Ela vai pra tal festa que a amiga apelidou de "queijos, vinhos e novos amigos". A ideia era que cada uma levasse um amigo solteiro que achasse bacana, pra apresentar pras amigas. "Taí! Pode ser um jeito legal de fazer amizades e, quem sabe, conhecer algum carinha interessante!", pensa. Se tem expectativas? Honestamente, por mais que tente bancar a mulher independente e tranquila, claro que tem! São quase dois anos sem namorar e, depois que resolveu ser mais seletiva e menos baladeira, nem se lembra de quem foi o último cara que acordou do seu lado e deu bom dia. "Triste isso!", conclui.
Munida de seu amigo solteiro no melhor estilo partidão e de um visual moderninho, lá vai ela.
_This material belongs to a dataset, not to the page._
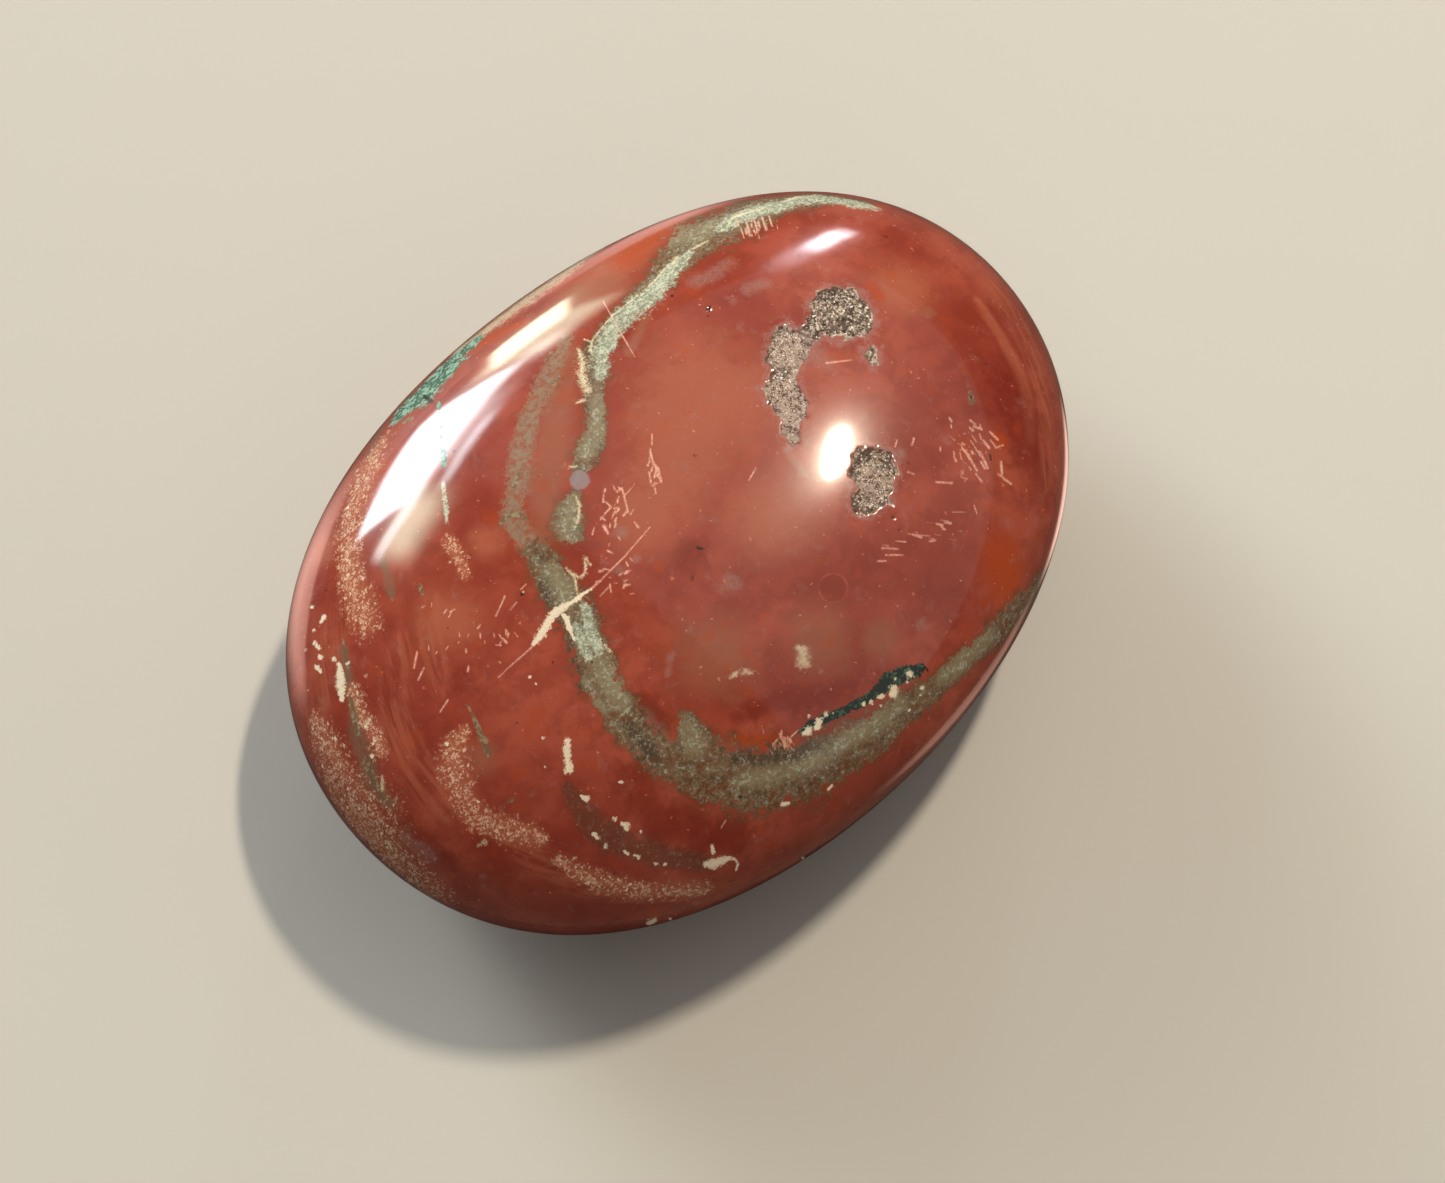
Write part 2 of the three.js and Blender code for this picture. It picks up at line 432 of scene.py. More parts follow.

A mulherada parece não ter entendido direito a proposta da festa e metade aparece sem o tal novo amigo. "Pôxa! Que pena...", constata. Dentre os poucos presentes, o saldo era praticamente negativo: um instrutor de ioga inrustido, um comprometido, um coração recentemente partido... e um tipo meio moderno, barbinha rala, que vem puxar papo e não vai nunca mais.
_ "O que você faz?"
_ "Sou cineasta."
"Huuum... vamos ver qual é a sua.", diz pra si mesma.
Dia seguinte começa com cara de preguiça, almoço de domingo atualização de fofoca com a amiga. Mas antes uma passadinha pelo Facebook pra saber o que tá rolando na vida dos outros. Paralisada, ela lê e relê:
"XXX is in a relationship"
"Oh!" "Ouch!"
E o telefone toca e a amiga a resgata para o almoço. Papo vai, vem... e o tal carinha liga e combinam um jantar. Ela tem a leve impressão de possivelmente estar cometendo um erro e de o moço às vezes parecer muito self-absorbed e full of himself. "Ah, deve ser empolgação passageira de quem tá querendo impressionar. Isso passa!" E repete pra si mesma: "Não custa (me) dar uma chance".
Sendo cineasta, motivo a mais pra vir com aquele papinho de "vamos ver um filme lá em casa?". "Já vi esse filme antes! Daí vai querer me mostrar seu longa... ou curta. E vai que eu não curta?!" "Ok, talvez um pouco de privacidade não nos faça mal... e ele não me parece o tipo que não saberia diferenciar entre sinal verde ou vermelho."
Depois de andar pelas ruas nada hospitaleiras de um bairro nada convidativo no centro da cidade, enquanto se perguntava porque não estavam num táxi, chegam ao apartamento do moço. Prédio antigo. Já o apartamento... Ela olha ao redor: paredes cinza quase escuro, meio descascando. Batentes brancos encardidos, sofás, mouse pad e tudo mais: idem. Piso de madeira antigo, que tinha sido bonito um dia. No momento, tinha aquela coloração escura nas bordas, como numa mistura de poeira com gordura, típico de quem não via uma boa vassoura e pano de chão há quase tantas décadas quanto o apartamento em si deveria ter.
Senta-se pra recuperar-se do choque. Respira fundo, imaginando o quarto, a cama. Lembra-se que está com vontade de ir ao banheiro. E arrepende-se de ter pedido. Olha para o vaso que um dia foi branco. Pergunta-se se o marrom que hoje apresenta seria a ferrugem do encanamento ou falta de ser esfregado devida e periodicamente. Dá descarga e a válvula lhe dá um banho. Ao tentar lavar as mãos, constata que falta água e sobram pelos, talvez da barba aparada, sabe-se lá quando, na tal da pia. E então transborda, finalmente. O choro vem em bicas, inunda. "Loser!!!" "Where am I?!" What am I doing here?!" "What have I put myself into?!", celular em punho, chamando o rádio-táxi.
Enquanto pensava no filme que nunca veria e no cineasta que nunca teria uma carreira promissora em sua vida, em sua cabeça passava as melhores cenas do começo de um filme bastante conhecido, frequentemente reprisado. Seu filme um dia favorito, que agora deveria sair de vez de cartaz.